Tianrun hedges substitution risk by maintaining a diversified end-market exposure beyond highway trucking:
- Marine crankshafts (max length 7 meters) - niche applications with very low substitution potential from electrification.
- Engineering machinery - high-power, long-duration duty cycles that favor internal combustion or fuel-cell solutions for the foreseeable future.
- Aftermarket and replacement parts - slower-to-shift demand profile compared with OEM new-vehicle cycles.
Quantitative snapshot of substitution-relevant indicators:
| Indicator | Value |
|---|---|
| NEV sales (China, 2023) | 9.5 million units |
| Air suspension revenue growth (1H25) | +9.9% |
| Heavy truck wholesale sales (1H25) | +6.9% |
| Patents held | 280 |
| Marine crankshaft length capacity | Up to 7 meters |
| Hybrid crankshaft capacity ramp | Capacity increases initiated late 2024 (target: hybrid passenger engines) |
Tianrun Industry Technology Co., Ltd. (002283.SZ) - Porter's Five Forces: Threat of new entrants
High capital requirements and economies of scale create a formidable barrier to entry. Establishing production capacity comparable to Tianrun - capable of producing 2.2 million crankshafts and 7.4 million connecting rods annually - requires multibillion-yuan investment in plant, tooling, machining centers, heat-treatment and testing equipment, and working capital to service long OEM lead times. Tianrun's balance-sheet scale (total assets of ¥8.13 billion) and ongoing capital expenditure (CAPEX of ¥203 million planned for 2025) demonstrate the continuous investment needed to maintain and expand capacity. New entrants would incur substantial upfront losses while ramping toward the throughput and cost structure of a 70+-year incumbent.

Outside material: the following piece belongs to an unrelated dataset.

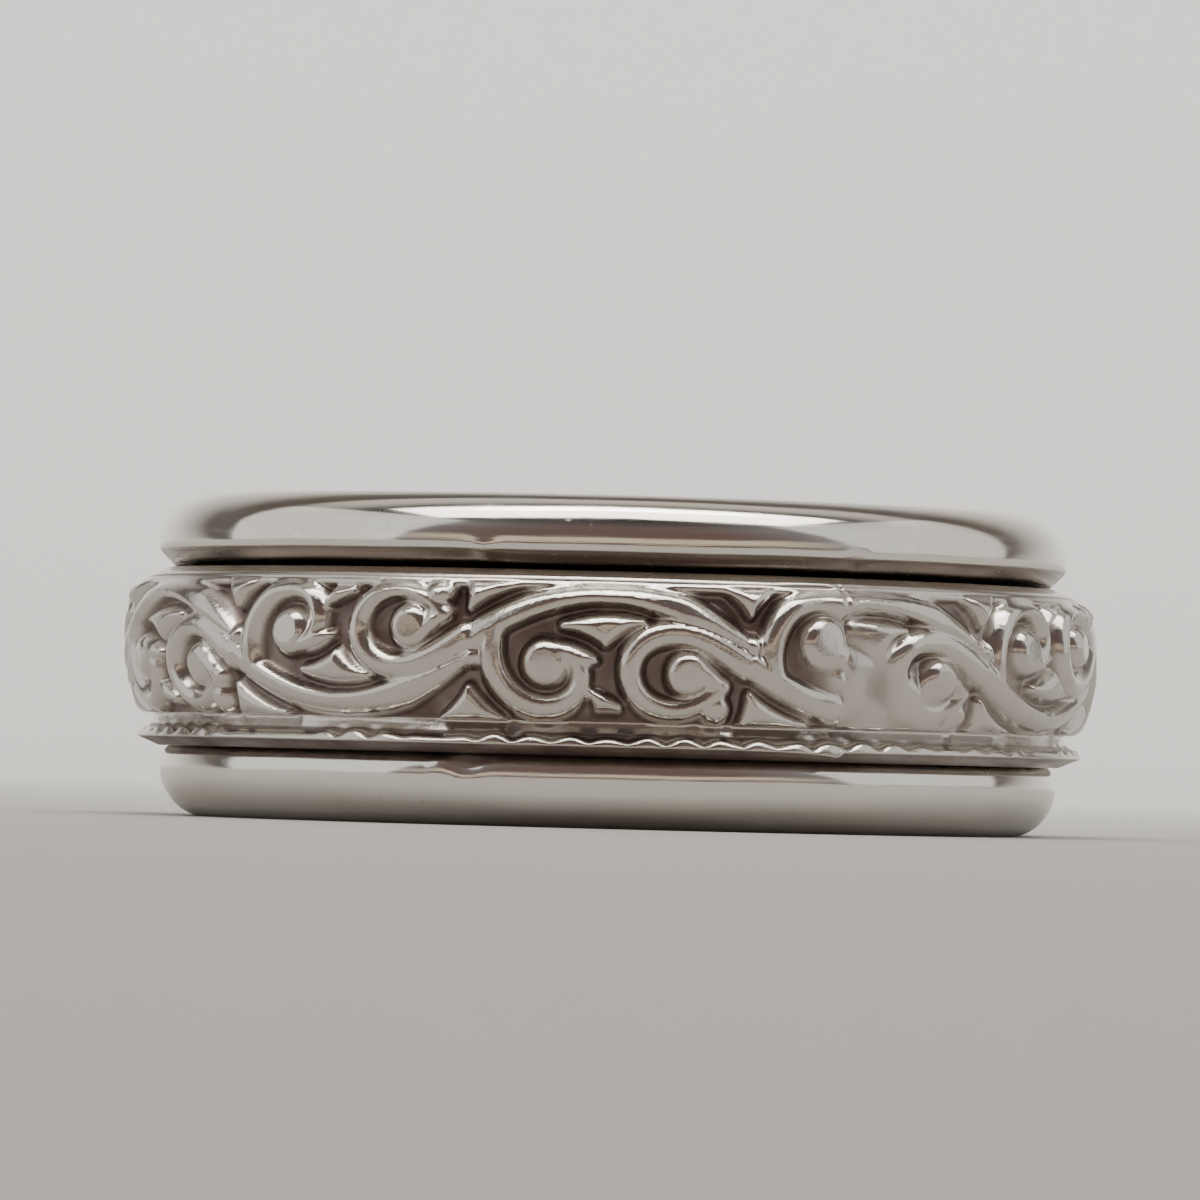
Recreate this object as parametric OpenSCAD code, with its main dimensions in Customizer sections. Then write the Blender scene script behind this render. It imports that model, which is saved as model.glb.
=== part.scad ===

| Barrier | Key Tianrun Metric | Implication for New Entrants |
|---|---|---|
| Scale / Capacity | 2.2M crankshafts; 7.4M connecting rods annual capacity | Requires very large initial CAPEX and time to reach scale |
| Balance-sheet strength | Total assets: ¥8.13 billion | Allows multi-year investment and price flexibility |
| Planned investment | CAPEX: ¥203 million (2025) | Continuous reinvestment to sustain competitiveness |
Technical expertise and intellectual property form a deep moat. Tianrun employs over 800 professional and technical personnel and holds 280 national invention patents that protect key processes and product designs. Manufacture of heavy-duty engine components demands micron-level tolerances, specialized metallurgy and heat-treatment know-how; such capabilities are accumulated over decades rather than bought outright. Global OEM qualification requirements (customers such as Daimler and Cummins) impose rigorous validation programs - new entrants lacking proven process capability will face rejection regardless of price.
- Employees: >800 professional & technical talents
- Patents: 280 national invention patents
- OEM qualification: multi-stage testing and long validation timelines
Established customer relationships and long-term contracts lock in demand and limit opportunities for newcomers. Tianrun has integrated into 13 major customer systems, often engaged at the engine design stage, making its components standard across platforms. A 60% domestic market share in heavy truck crankshafts positions Tianrun as the default supplier for many OEMs; displacing the company requires not only equivalent product quality and price but also demonstrable long-term reliability and supply continuity.
| Customer Integration | Scope |
|---|---|
| Number of integrated customer systems | 13 major systems |
| Domestic market share (heavy truck crankshafts) | 60% |
| OEM relationships | Includes global OEMs (e.g., Daimler, Cummins) |
Regulatory and environmental compliance raises the entry bar further. Meeting China VI emissions-related component requirements and stricter manufacturing environmental standards requires investment in advanced testing rigs, emissions-control process steps, wastewater and emissions treatment systems, and digital monitoring. Tianrun's investments in intelligent manufacturing and digital factories reduce per-unit compliance cost and improve traceability; a new entrant must provision these systems from day one, materially increasing initial capital needs and operational complexity.
| Regulatory/Environmental Factor | Requirement | Impact on New Entrants |
|---|---|---|
| Emissions standards | Compliance with China VI and evolving global standards | Requires advanced testing and design capability |
| Manufacturing environmental rules | Wastewater, VOCs, dust control and reporting | High capital and operating costs |
| Intelligent manufacturing | Digital factories, automation, process control | Significant upfront IT/automation investment |
Combined, capital intensity, proprietary technology, entrenched OEM relationships, and regulatory burdens create a multi-layered barrier. For a hypothetical entrant, key measurable hurdles include: breakeven production scale (millions of units), CAPEX in the order of hundreds of millions to billions of yuan before stable cash flow; multi-year R&D and qualification timelines to satisfy OEMs; and ongoing compliance and digitalization spending to match current industry standards.